Would a second theme park save Disneyland Paris? Or overextend the already cash-strapped resort? It’s what the French would call a real l’œuf ou la poule – a chicken or egg.

Image: Disney

In 1995, Disneyland Paris reported its first ever month, then year, of operating profits (albeit, only because of the restructuring plan’s debt relief, the suspension of interest payments, and Disney’s pausing of management and licensing fees, bolstered by the opening of the Lost Legend: Space Mountain: De la Terre á Lune). But even if Disneyland Paris had taken the first steps toward recovery, fans will tell you that Michael Eisner never really did. The once-bullish CEO famously retreated from his once-grandiose M.O. Regarding plans for an ambitious second gate in California – the Possibilityland: Westcot – Eisner told the LA Times in 1994:

“I don’t even know if there’s going to be Westcot. We’re at a real crossroads. […] We had a very big investment in Europe, and it’s difficult to deal with. This is an equally big investment. I don’t know whether a private company can ever spend this kind of money.”

Image: Disney

Newly-petrified by extravagant expenses, Eisner pivoted to an era of low-budget, low-risk projects. By far, though, none was as tragic as the companion park to Disneyland Paris. On September 29, 1999, the announcement was made: Euro Disney S.C.A. would borrow $405 million to help finance the development of a second theme park – Walt Disney Studios – set for a fall 2002 opening. (The renegotiated agreement required a second park by the end of 2002 lest unused land revert back to the government’s control.)

And that’s where our story heads next. Ready to step inside…?

4 Replies to “WALT DISNEY STUDIOS PARK: The Cinematic Story of the Box Office Bomb That Changed Disneyland Paris Forever”

  1. the strangest thing about this whole project to me is the fact that paris didnt attempt to fight or even redesign arendelle so they weren’t left with the worst of the three lands as its lynchpin 2 years after the others opened.

    For most people who’ve visited both the consensus seems to be hong kong has the vastly better land while tokyo has the vastly better ride.
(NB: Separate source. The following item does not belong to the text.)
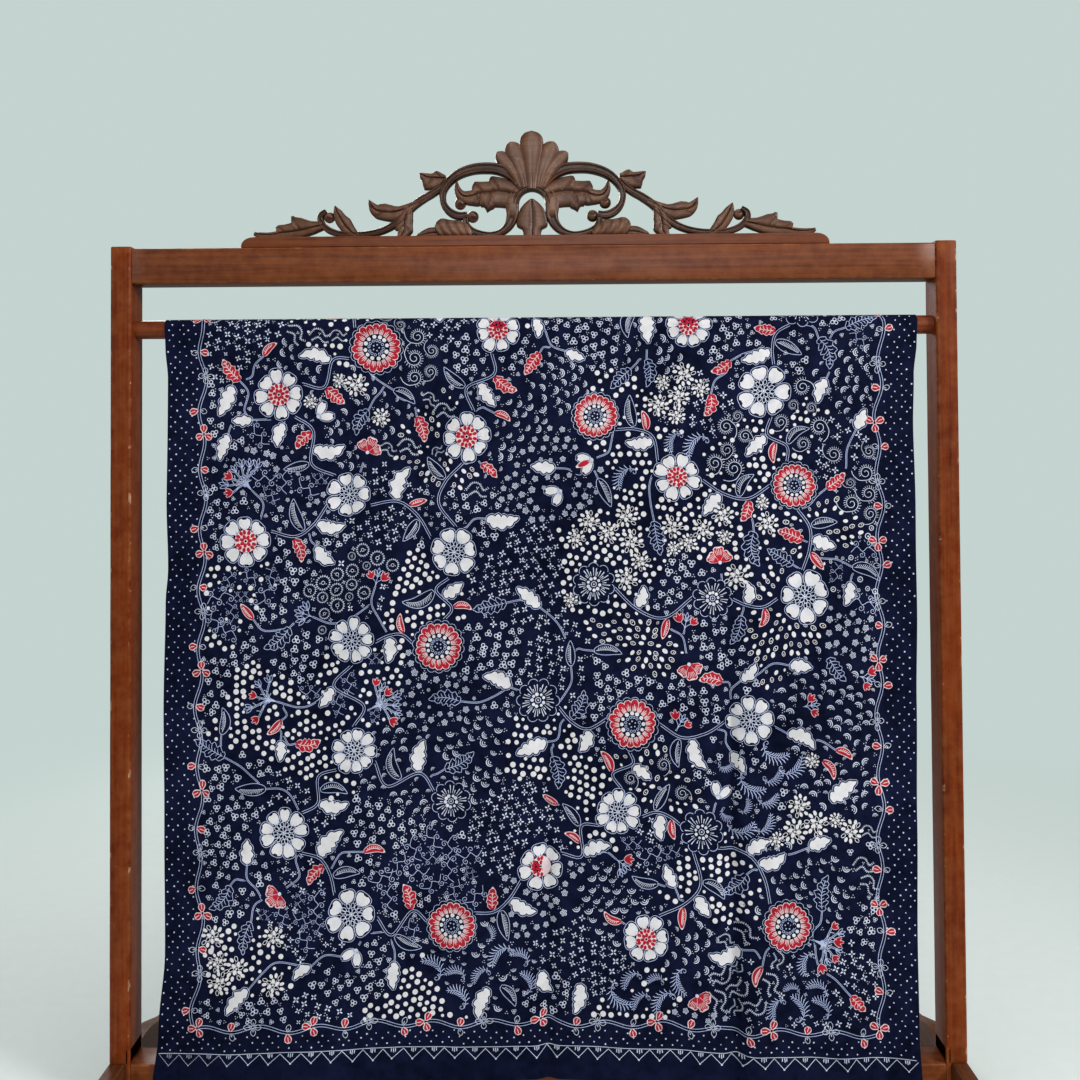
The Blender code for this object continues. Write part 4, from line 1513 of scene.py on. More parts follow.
def arc_part(centre: Sequence, radius: float, start: float, sweep: float, width: float,
             sides: int = 7) -> tuple:
    """A small arc, thinner towards its ends."""
    swell = np.sin(np.linspace(0.35, math.pi - 0.35, sides + 1))
    return band(round_path(centre, radius, start, sweep, sides), width * (0.45 + 0.55 * swell))


def stroke_part(start: Sequence, end: Sequence, width: float) -> tuple:
    """A short stroke, thinner towards its ends."""
    a, b = np.asarray(start, float), np.asarray(end, float)
    return band(np.array([a, (a + b) / 2, b]), np.array([0.6, 1.0, 0.5]) * width)


def three_dots(spread: float, radius: float) -> list:
    """Three tiny dots in a triangle."""
    return [blot(aim(k * TURN / 3 + 0.5) * spread, radius, 6) for k in range(3)]


def coil(radius: float, turns: float, start: float = 0.0, hand: int = 1, step: float = 2.4) -> np.ndarray:
    """A spiral from its rim to its middle.

    Args:
        radius: its radius.
        turns: how many turns it has.
        start: the angle of its outer end.
        hand: 1 or -1, for the way that it turns.
        step: about how far apart its points are.

    Returns:
        Its points.
    """
    sweep = TURN * turns
    t = np.linspace(0, 1, max(8, int(radius * sweep * 0.6 / step)))
    angle = start + hand * sweep * t
    return np.stack([np.cos(angle), np.sin(angle)], 1) * (radius * (1 - 0.82 * t))[:, None]


def ticked_coil() -> tuple:
    """A spiral with a fringe of short ticks round it.

    Returns:
        Its points and triangles.
    """
    radius, turns = 10.6, 1.7
    path = coil(radius, turns)
    parts = [band(path, 0.85)]
    for k in range(18):
        angle = 0.1 + k * 0.30
        reach = radius * (1 - 0.82 * (angle / (TURN * turns)))
        parts.append(stroke_part(aim(angle) * (reach + 1.0), aim(angle + 0.1) * (reach + 4.2), 0.8))
    tail = smooth([path[0], path[0] + (0.6, -9), path[0] + (-4.5, -17), path[0] + (-11.5, -21)], 3.2)
    return join_parts([*parts, band(tail, 0.85)])


def s_scroll() -> tuple:
    """Two round hooks of nested lines, joined into an S.

    Returns:
        Its points and triangles.
    """
    parts = []
    for hand, lean in ((1, 0.0), (-1, math.pi)):
        centre = np.array([2.0, 15.4]) * hand
        for radius, start, sweep in ((14.8, -2.0, 4.7), (10.8, -1.6, 4.2), (7.0, -1.2, 3.9),
                                     (3.3, -0.7, 4.2)):
            path = round_path(centre, radius, lean + start, sweep, max(6, int(radius * 1.25)))
            parts.append(band(centre + (path - centre) * np.linspace(1.0, 0.84, len(path))[:, None], 1.1))
        for k in range(4):
            angle = lean + 0.2 + 0.5 * k
            parts.append(stroke_part(centre + aim(angle) * 17.0, centre + aim(angle + 0.14) * 20.0, 1.1))
    waist = smooth([(-2.1, 2.8), (-8.2, -4.8), (-12.3, -14.2)], 3.4) + (0.8, 0.0)
    return join_parts([*parts, band(waist, 1.0), band(-waist, 1.0)])


def bead_ring() -> tuple:
    """A ring of short cross strokes on a fine line.

    Returns:
        Its points and triangles.
    """
    angles = [TURN * k / 19 for k in range(19)]
    beads = [stroke_part(aim(angle) * 7.4, aim(angle) * 10.3, 1.15) for angle in angles]
    middle = [ring_part((0, 0), 2.3, 0.8, 8), blot((4.2, 0), 0.7, 6), blot((-3.6, 2.2), 0.7, 6)]
    return join_parts([ring_part((0, 0), 8.8, 0.45, 16), *beads, *middle])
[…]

Then Paris is coming along and getting hong kong’s lesser ride and half of the land it has and nothing from tokyo. I know that guests are overwhelmingly local but still youd think paris would want something unique about their arendelle but instead they seem to be basing the expansion off of half of hong kong’s land.
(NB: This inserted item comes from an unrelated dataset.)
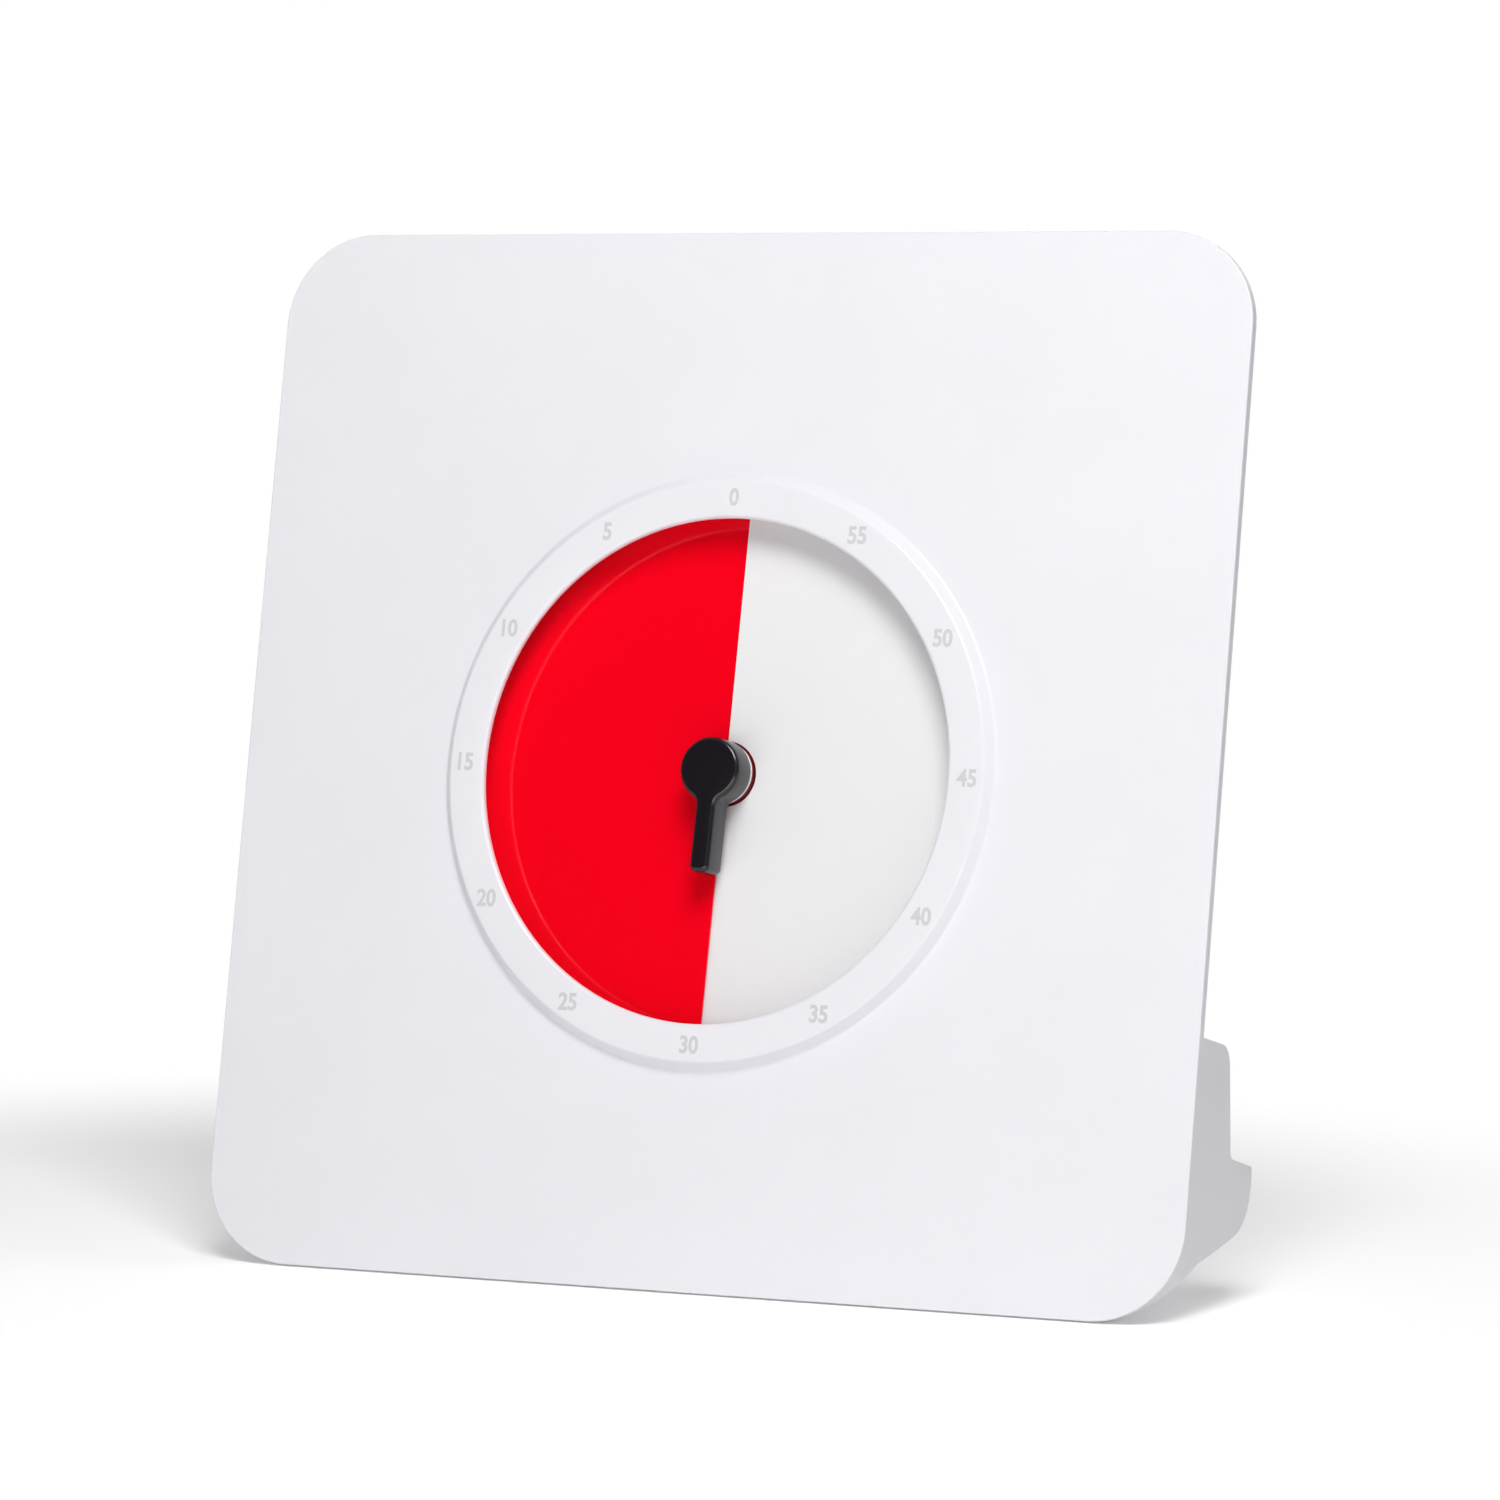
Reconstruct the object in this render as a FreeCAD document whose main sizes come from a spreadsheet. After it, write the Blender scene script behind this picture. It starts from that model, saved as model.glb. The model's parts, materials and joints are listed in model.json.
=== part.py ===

    the whole strategy here just seems so weird

    1. Absolutely true. Even from the earliest artwork of the park’s big expansion, people were zooming in and going, “Wait, it’s only half of Galaxy’s Edge, too?” That artwork has what would typically be the Millennium Falcon Smugglers Run half of the land, but with an X-Wing instead of the Falcon, so it was like, “Okay, so… it’ll be Black Spire Outpost, but with Rise of the Resistance?” I really do this that was their M.O. here the whole time – basically “sampler” versions of the “Living Lands” designed for other parks.
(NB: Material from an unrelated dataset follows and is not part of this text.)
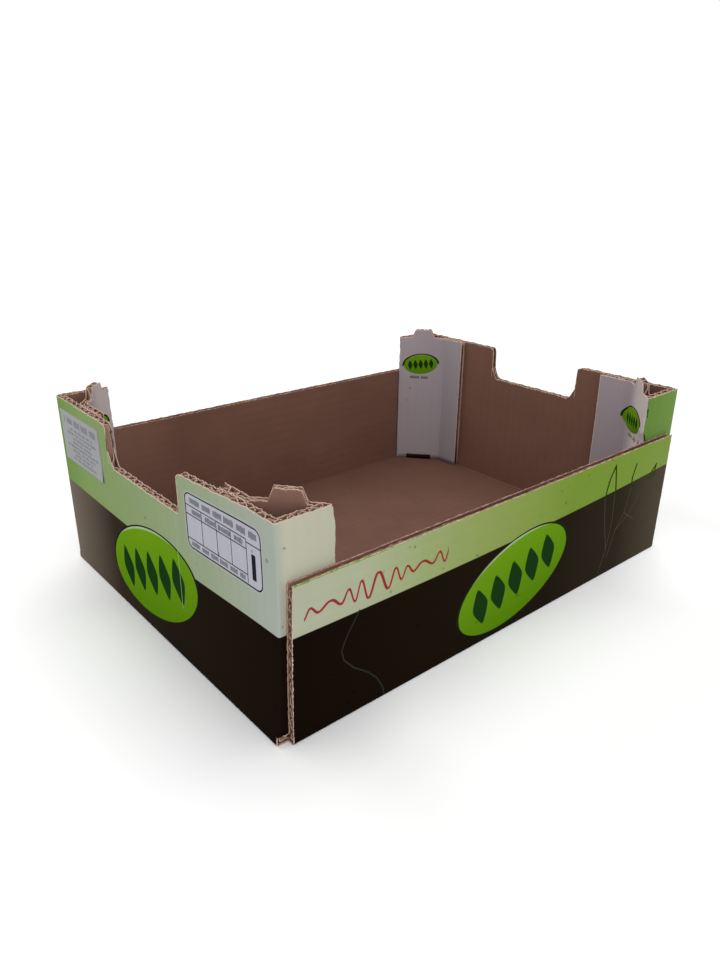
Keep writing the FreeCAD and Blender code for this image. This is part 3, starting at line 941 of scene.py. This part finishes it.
# One layer of the fold from the bottom up to the end wall: a profile in x and z, carried along y
def skirtGrid(layerName, wallY, seed):
    layer = layers[layerName]
    profile = [(-longReach, 0), (-halfLength, 0), (-halfLength, flapFoot)]
    stations = [np.array([0.002, 0.004]), np.array([])]
    points, normal, along, _ = foldedPath(profile, [sheet["foldRadius"]], stations, layer["depth"])
    y = np.unique(np.concatenate([[-flapFace], wallY, [flapFace]]))
    co = np.empty((len(y), len(along), 3))
    wave = 0
    if layerName == "fluting":
        wave = (calm(flapFace - np.abs(y)) * flute(wallMiddle + y, 51))[:, None]
    co[..., 0] = points[None, :, 0] + wave * normal[None, :, 0]
    co[..., 2] = points[None, :, 1] + wave * normal[None, :, 1]
    edge = (np.abs(y) > flapFace - 1e-6) * np.sign(y)
    ragged = wander(along, layer["edge"], seed) - layer["recess"]
    co[..., 1] = y[:, None] + edge[:, None] * ragged[None, :]
    out = np.insert(normal * layer["way"], 1, 0, axis=1)
    uv = np.stack(np.broadcast_arrays(-y[:, None], along[None, :] - tray["longInset"]), -1)
    return newGrid(co, uv, (flapFace - np.abs(y))[:, None], out)


# Half turn about the upright axis, for the far end and the far side
def halfTurned(grid):
    back = np.array([-1.0, -1.0, 1.0])
    return {**grid, "co": grid["co"] * back, "out": grid["out"] * back}


endDetail = {
    "spacing": sheet["pitch"] / 8,
    "waveSpacing": sheet["pitch"] / 12,
    "levels": np.array([
        *np.linspace(flapFoot, 0.104, 20), 0.107, 0.109, 0.110, 0.1115, 0.113, 0.116, 0.119, 0.122, 0.126,
        0.130, 0.134, 0.136, 0.138, 0.139, 0.140, 0.142, 0.145, 0.1475, 0.149]),
    "waveLevels": np.array([
        flapFoot, 0.04, 0.08, 0.106, 0.110, 0.113, 0.122, 0.134, 0.1395, 0.145, 0.149]),
}


def endGrids(layerName, far, seed):
    fine = layerName == "fluting"
    spacing = endDetail["waveSpacing" if fine else "spacing"]
    levels = endDetail["waveLevels" if fine else "levels"]
    strip, wallY = stripGrid(layerName, far, spacing, levels, seed)
    return [strip, skirtGrid(layerName, wallY, seed + 3)]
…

      It’s not like the Sliding Sleighs ride in Hong Kong is a masterpiece, but yes, it’s totally nonsensical that Frozen Ever After – Frozen Ever After! – is what awaits at the end of the literal and metaphorical journey for this park. Even when that ride debuted at EPCOT and all the talk was about how Frozen was too new to have a permanent ride in a park (that “mindset” at Disney feels ancient now…) I said that Frozen definitely deserved a ride… it just deserved a better ride than even the best makeover of Maelstrom could produce. And now we see that ride recreated two more times by choice, which is wild… As you said, especially because Tokyo’s exists. I don’t think Disney is at all interested in paying for that (not to mention, OLC probably has a multi-year exclusivity window), but even so, it is somewhat depressing that at the end of this, Walt Disney Studios’ multi-billion-dollar makeover took seven years to result in… (checks notes) Web-Slingers, Flight Force, two flat rides, and Frozen Ever After.

      1. yeah i can accept lesser rides (very very likely that OLC does have an exclusivity clause) but usually id prefer them to be paired with more developed lands. Like HK’s arendelle isnt winning awards for its rides but its arguably the best “land” either Disney or universal has put out in decades just because its absolutely overflowing with everything else that makes a living land

        Im concerned these ‘sampler’ lands simply wont be immersive enough. Like HK’s arendelle isnt that big despite how packed it is and its twice the size with you being able to look over the harbour at more land. Pride lands is barely more than a ride with an immersive outdoor queue.

        They already tried the “sample disney and if you like it go to a better disney” with original HK and it failed miserably, i hope they dont go that route again

    2. Agreed. In my mind, it’s because the intentional strategy was to get “mini-lands” rather than full copy-pastes from elsewhere. (The early concept art seemed to be signaling that their Galaxy’s Edge would be just the “village” half, but with Rise of the Resistance instead of Smugglers Run.)

      Theoretically, when this all sums up in fifty years, that would’ve created “sampler” sized” lands comprised of 1 ride, 1 restaurant, and 1 shop each, so you could cram four, five, or six of those around the lagoon whereas the more sprawling Frozen land in Hong Kong or a full sized Galaxy’s Edge would mean you could only ever amount to having two or three.

      Again, I have no reason to know that was the intention, but it’s the only explanation I can come up with to explain why – to your point – they’d build all of that to conceal what’s ultimately a copy of the mediocre boat ride. I think the land itself is phenomenal, but surely even the quality-starved visitors in Paris will get off Frozen Ever After and go “Oh… that’s… that’s it?”